Corporate America runs on a steady diet of motivational sludge. These vague, glittering phrases like “Innovate the future!” and “Embrace the synergy!” sound profound but contain all the nutritional value of a PowerPoint slide. These phrases are the linguistic equivalent of a participation trophy: everyone knows they’re meaningless, yet somehow, we still feel a little prouder when we receive them.

The irony is that these slogans are often churned out by executives who clearly focus-grouped them into oblivion. “Let’s disrupt the paradigm!” shouts a man whose biggest personal disruption this year was switching from oat milk to almond. “Failure is not an option!” declares a leader whose team just spent six months failing to fix the printer. Yet studies suggest these hollow mantras do have an effect—just not the one intended.

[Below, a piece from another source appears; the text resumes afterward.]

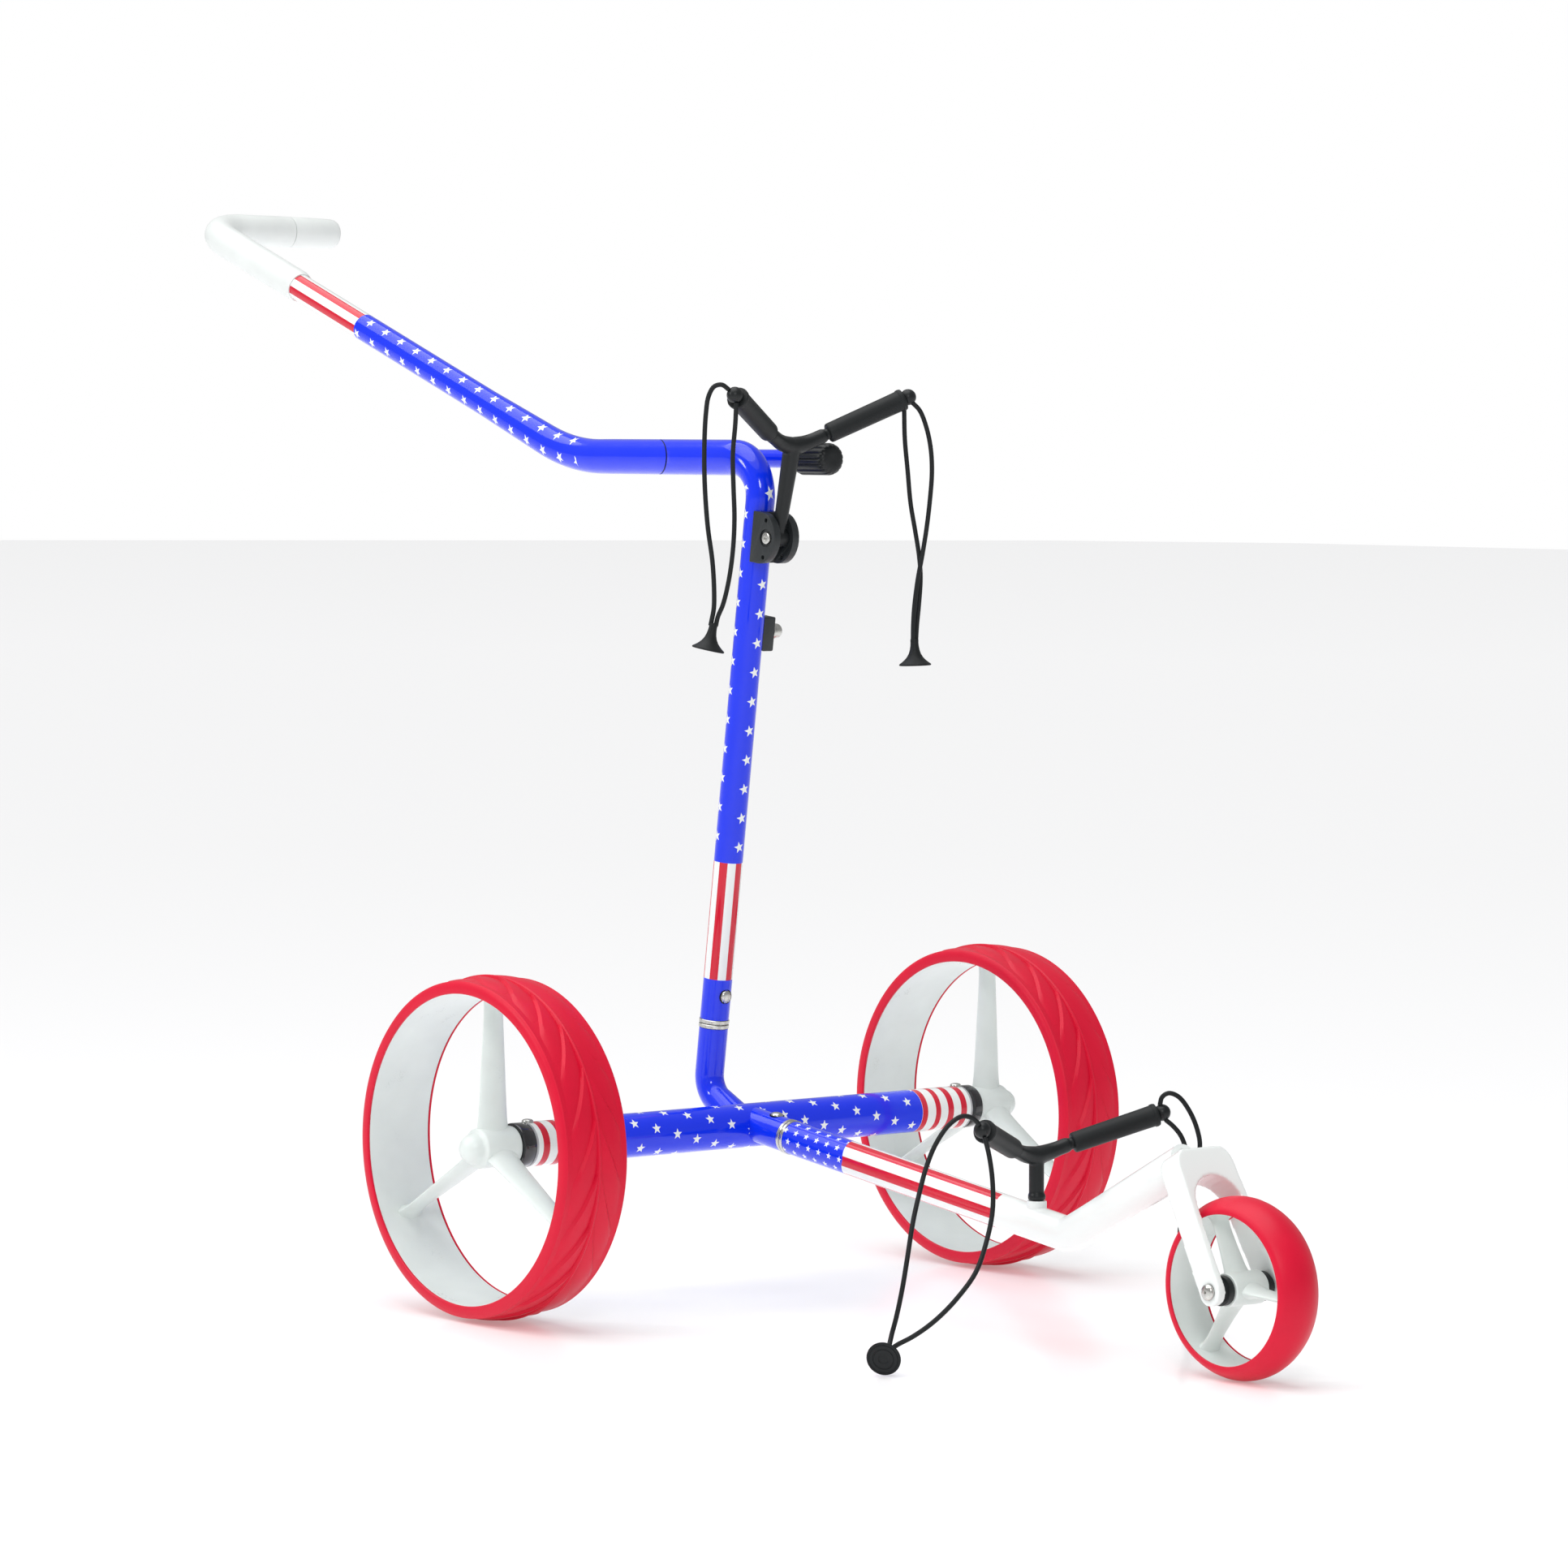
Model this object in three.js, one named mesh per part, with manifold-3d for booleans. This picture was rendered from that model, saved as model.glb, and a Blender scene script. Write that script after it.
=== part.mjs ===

Take the infamous “light intensity” study, where researchers found that workers exposed to brighter office lighting reported higher morale and productivity—even when the light change was imperceptible. The mere suggestion that their environment was “optimized” made people perform better, despite nothing actually changing. Corporate motivational messages work the same way: they’re the linguistic equivalent of a placebo light bulb.

We know “Teamwork makes the dream work” is a grammatical crime. We see that the “inspirational” quote on the breakroom wall was stolen from a 2014 LinkedIn post. Yet when a manager earnestly declares, “You’re not just employees—you’re rock stars!” before announcing mandatory Saturday shifts, something in our brain still perks up. “Did they just call me a rock star? I do kind of rock.”

This is the dark magic of corporate motivation: it bypasses logic and taps straight into our desperate need to feel valued. A study on receptivity found that people will rate meaningless business jargon (“Let’s leverage our core competencies to drive scalable solutions!”) as deeply profound if it’s presented with enough confidence. It turns out humans are so starved for meaning that we’ll accept even the emptiest phrases as wisdom, like motivational golden retrievers just happy to be included.

So the next time you hear “We’re all family here!” (while HR processes your layoff notice) or “There’s no ‘I’ in team!” (while one person does all the work), remember: these phrases aren’t for you. They’re psychological caffeine—a cheap, artificial stimulant to keep you grinding. But hey, if a fake light bulb can make us happier, maybe there’s hope for us yet.